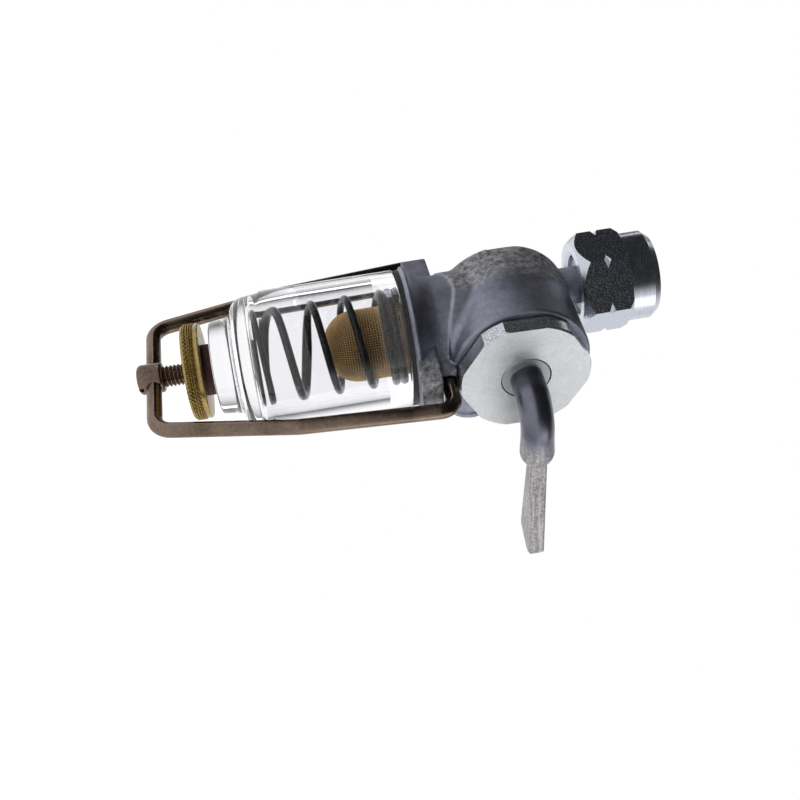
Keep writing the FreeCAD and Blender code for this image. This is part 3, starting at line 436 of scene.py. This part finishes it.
def lathe(name, profile, columns, sharp_angle, closed=False, swell=None):
    """Turn a profile of (radius, height) points; swell changes the radius by angle and row."""
    builder = bmesh.new()
    rows = []
    for index, (radius, height) in enumerate(profile):
        if radius == 0.0:
            rows.append([builder.verts.new(on_axis(0.0, height, 0.0))])
            continue
        row = []
        for column in range(columns):
            angle = 2 * math.pi * column / columns
            extra = swell(angle, height, index) if swell else 0.0
            row.append(builder.verts.new(on_axis(radius + extra, height, angle)))
        rows.append(row)
    pairs = list(zip(rows, rows[1:]))
    if closed:
        pairs.append((rows[-1], rows[0]))
    for low, high in pairs:
        for column in range(columns):
            corners = [low[column % len(low)], low[(column + 1) % len(low)],
                       high[(column + 1) % len(high)], high[column % len(high)]]
            unique = list(dict.fromkeys(corners))
            if len(unique) > 2:
                builder.faces.new(unique)
    return finish_mesh(builder, name, sharp_angle)


def new_piece(name, mesh, shade, body, node):
    """Piece that rides a body and stands for one of its nodes."""
    piece = bpy.data.objects.new(name, mesh)
    bpy.context.scene.collection.objects.link(piece)
    paint(piece, shade)
    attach(piece, body)
    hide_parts(node)
    return piece


def make_glass():
    """Moulded bowl: thick foot, rounded shoulder, straight wall and a fire-polished lip."""
    bottom, floor, rim = -77.7, -67.5, -28.1
    outside, inside = 18.2, 15.0
    foot = [(0.0, bottom), (6.0, bottom), (11.2, bottom)]
    foot += arc(foot[-1], (12.1, bottom + 0.9), 0.9, 1, 6)
    foot += [(12.25, -75.0), (12.45, -73.8), (12.6, -72.6)]
    shoulder = arc(foot[-1], (13.5, -71.8), 1.0, -1, 6) + [(14.1, -71.7)]
    shoulder += arc(shoulder[-1], (17.4, -67.3), 4.4, 1, 14)
    shoulder += [(17.6, -65.6), (17.8, -63.9)]
    wall = [(outside, height) for height in (-63.3, -52.0, -40.0, rim - 0.7)]
    lip = arc(wall[-1], (outside - 0.7, rim), 0.7, 1, 6) + [(inside + 0.6, rim)]
    lip += arc(lip[-1], (inside, rim - 0.6), 0.6, 1, 6)
    bore = [(inside, height) for height in (-40.0, -52.0, floor + 1.6)]
    bore += arc(bore[-1], (inside - 1.6, floor), 1.6, -1, 14)
    bore += [(6.0, floor), (0.0, floor)]
    mesh = lathe("glass_turned", foot + shoulder + wall + lip + bore, 256, 60.0)
    new_piece("glass_bowl_clear", mesh, glass_material(), "tap", "glass_bowl")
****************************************
Everything from the first line of the material through the line containing "return piece" is to be printed exactly; lines after that are to be left out.

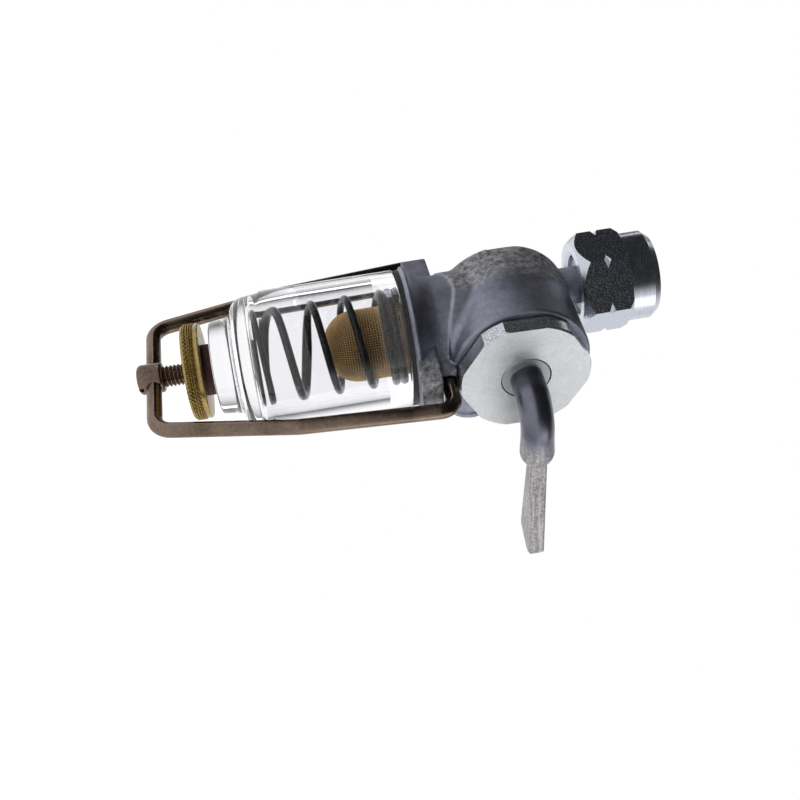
Keep writing the FreeCAD and Blender code for this image. This is part 3, starting at line 436 of scene.py. This part finishes it.
def lathe(name, profile, columns, sharp_angle, closed=False, swell=None):
    """Turn a profile of (radius, height) points; swell changes the radius by angle and row."""
    builder = bmesh.new()
    rows = []
    for index, (radius, height) in enumerate(profile):
        if radius == 0.0:
            rows.append([builder.verts.new(on_axis(0.0, height, 0.0))])
            continue
        row = []
        for column in range(columns):
            angle = 2 * math.pi * column / columns
            extra = swell(angle, height, index) if swell else 0.0
            row.append(builder.verts.new(on_axis(radius + extra, height, angle)))
        rows.append(row)
    pairs = list(zip(rows, rows[1:]))
    if closed:
        pairs.append((rows[-1], rows[0]))
    for low, high in pairs:
        for column in range(columns):
            corners = [low[column % len(low)], low[(column + 1) % len(low)],
                       high[(column + 1) % len(high)], high[column % len(high)]]
            unique = list(dict.fromkeys(corners))
            if len(unique) > 2:
                builder.faces.new(unique)
    return finish_mesh(builder, name, sharp_angle)


def new_piece(name, mesh, shade, body, node):
    """Piece that rides a body and stands for one of its nodes."""
    piece = bpy.data.objects.new(name, mesh)
    bpy.context.scene.collection.objects.link(piece)
    paint(piece, shade)
    attach(piece, body)
    hide_parts(node)
    return piece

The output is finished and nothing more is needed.